A block of data:
============

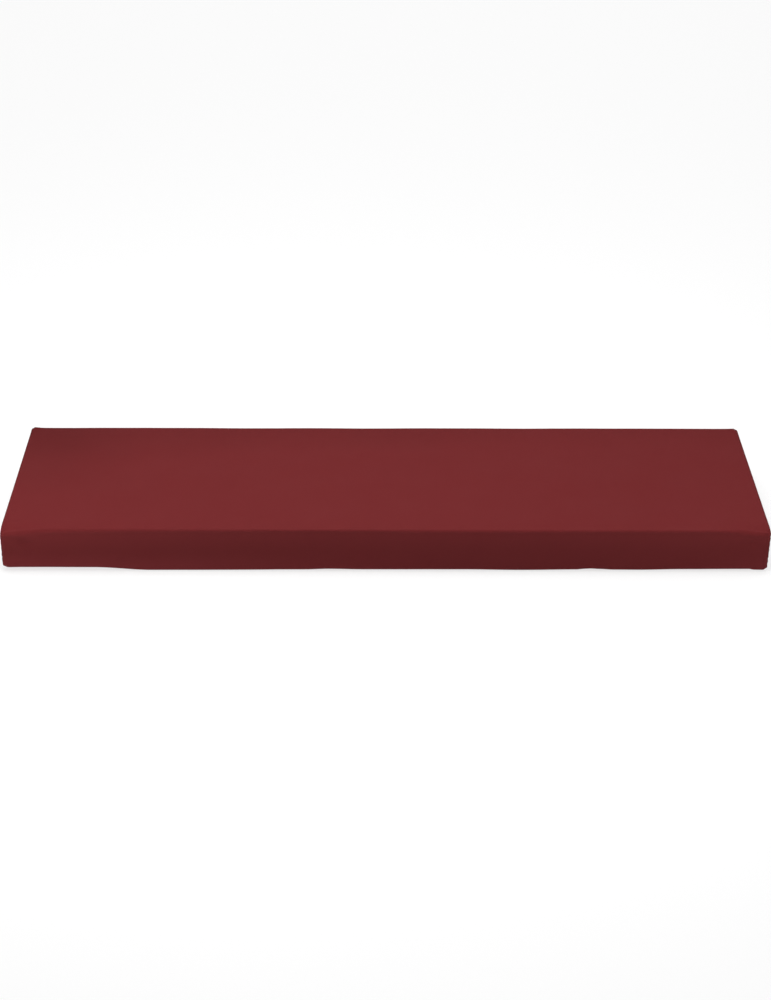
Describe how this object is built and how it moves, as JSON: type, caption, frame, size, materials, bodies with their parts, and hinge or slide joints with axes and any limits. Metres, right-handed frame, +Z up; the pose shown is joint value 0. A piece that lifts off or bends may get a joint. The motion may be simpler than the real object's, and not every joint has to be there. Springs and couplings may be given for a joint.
{
  "type": "keyboard dust cover",
  "caption": "Fitted stretch-cloth dust cover for a stage piano, with a flat sloping top, four falling sides and an in-turned elastic hem.",
  "frame": {"origin": "middle of the rectangle that the cover fills, at the height of the hem's lowest point", "axes": "+X along the length, +Y from the front to the back, +Z up"},
  "size_m": [1.124, 0.3337, 0.0855],
  "materials": {
    "cover_cloth": "matte deep red stretch knit"
  },
  "bodies": {
    "root": {"cover": "cover_cloth"}
  },
  "joints": []
}
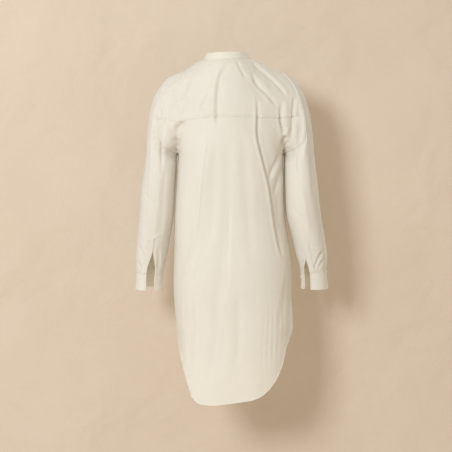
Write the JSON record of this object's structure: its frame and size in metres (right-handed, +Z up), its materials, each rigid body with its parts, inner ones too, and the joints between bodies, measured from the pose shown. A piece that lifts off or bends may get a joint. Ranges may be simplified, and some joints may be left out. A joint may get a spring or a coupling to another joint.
{
  "type": "shirt dress",
  "caption": "Long-sleeved band-collar shirt dress in off-white cotton with a back yoke, open cuffs and a curved shirt-tail hem, filled out as worn.",
  "frame": {"origin": "the middle of the neck opening, level with the crest of the shoulders, where the wearer's neck and shoulders carry it", "axes": "+Z up along the wearer's height, the front faces -Y and the back +Y, +X is the wearer's left"},
  "size_m": [0.555, 0.2557, 1.0001],
  "materials": {
    "cotton": "matte plain weave with fine slubs",
    "button_shell": "satin, slightly pearly"
  },
  "bodies": {
    "root": {"back": "cotton", "yoke": "cotton", "front_left": "cotton", "front_right": "cotton", "front_placket": "cotton", "collar_band": "cotton", "sleeve_left": "cotton", "cuff_left": "cotton", "sleeve_placket_left": "cotton", "sleeve_right": "cotton", "cuff_right": "cotton", "sleeve_placket_right": "cotton", "button_collar": "button_shell", "button_front_1": "button_shell", "button_front_2": "button_shell", "button_front_3": "button_shell", "button_front_4": "button_shell", "button_front_5": "button_shell", "button_front_6": "button_shell", "button_front_7": "button_shell", "button_front_8": "button_shell", "button_cuff_left": "button_shell", "button_cuff_right": "button_shell"}
  },
  "joints": []
}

============

◆ **STATED PROBLEM**: Word for word, extract all the records.

◆ **SOLUTION FOR THIS PROBLEM**:
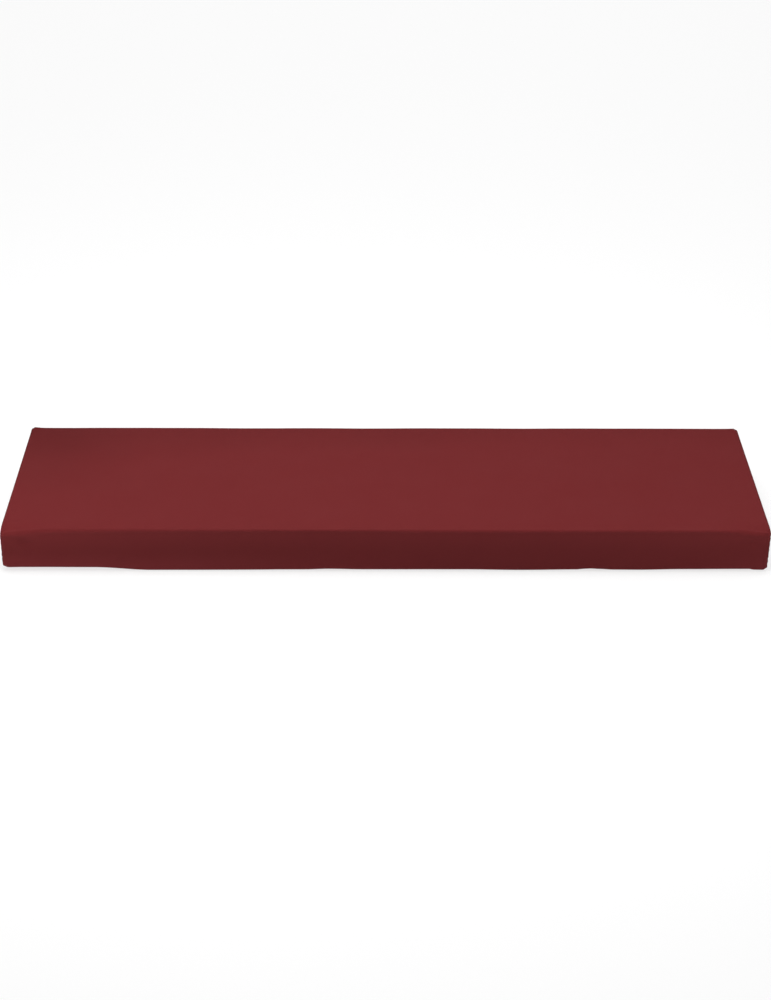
Describe how this object is built and how it moves, as JSON: type, caption, frame, size, materials, bodies with their parts, and hinge or slide joints with axes and any limits. Metres, right-handed frame, +Z up; the pose shown is joint value 0. A piece that lifts off or bends may get a joint. The motion may be simpler than the real object's, and not every joint has to be there. Springs and couplings may be given for a joint.
{
  "type": "keyboard dust cover",
  "caption": "Fitted stretch-cloth dust cover for a stage piano, with a flat sloping top, four falling sides and an in-turned elastic hem.",
  "frame": {"origin": "middle of the rectangle that the cover fills, at the height of the hem's lowest point", "axes": "+X along the length, +Y from the front to the back, +Z up"},
  "size_m": [1.124, 0.3337, 0.0855],
  "materials": {
    "cover_cloth": "matte deep red stretch knit"
  },
  "bodies": {
    "root": {"cover": "cover_cloth"}
  },
  "joints": []
}
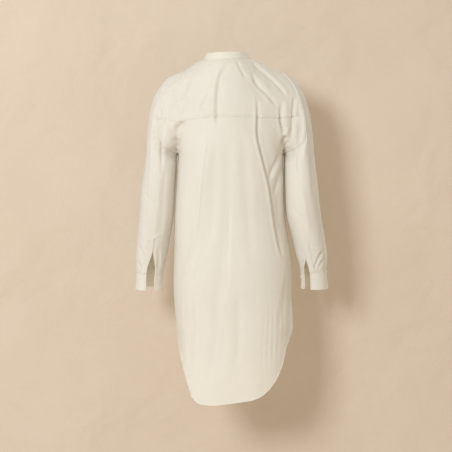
Write the JSON record of this object's structure: its frame and size in metres (right-handed, +Z up), its materials, each rigid body with its parts, inner ones too, and the joints between bodies, measured from the pose shown. A piece that lifts off or bends may get a joint. Ranges may be simplified, and some joints may be left out. A joint may get a spring or a coupling to another joint.
{
  "type": "shirt dress",
  "caption": "Long-sleeved band-collar shirt dress in off-white cotton with a back yoke, open cuffs and a curved shirt-tail hem, filled out as worn.",
  "frame": {"origin": "the middle of the neck opening, level with the crest of the shoulders, where the wearer's neck and shoulders carry it", "axes": "+Z up along the wearer's height, the front faces -Y and the back +Y, +X is the wearer's left"},
  "size_m": [0.555, 0.2557, 1.0001],
  "materials": {
    "cotton": "matte plain weave with fine slubs",
    "button_shell": "satin, slightly pearly"
  },
  "bodies": {
    "root": {"back": "cotton", "yoke": "cotton", "front_left": "cotton", "front_right": "cotton", "front_placket": "cotton", "collar_band": "cotton", "sleeve_left": "cotton", "cuff_left": "cotton", "sleeve_placket_left": "cotton", "sleeve_right": "cotton", "cuff_right": "cotton", "sleeve_placket_right": "cotton", "button_collar": "button_shell", "button_front_1": "button_shell", "button_front_2": "button_shell", "button_front_3": "button_shell", "button_front_4": "button_shell", "button_front_5": "button_shell", "button_front_6": "button_shell", "button_front_7": "button_shell", "button_front_8": "button_shell", "button_cuff_left": "button_shell", "button_cuff_right": "button_shell"}
  },
  "joints": []
}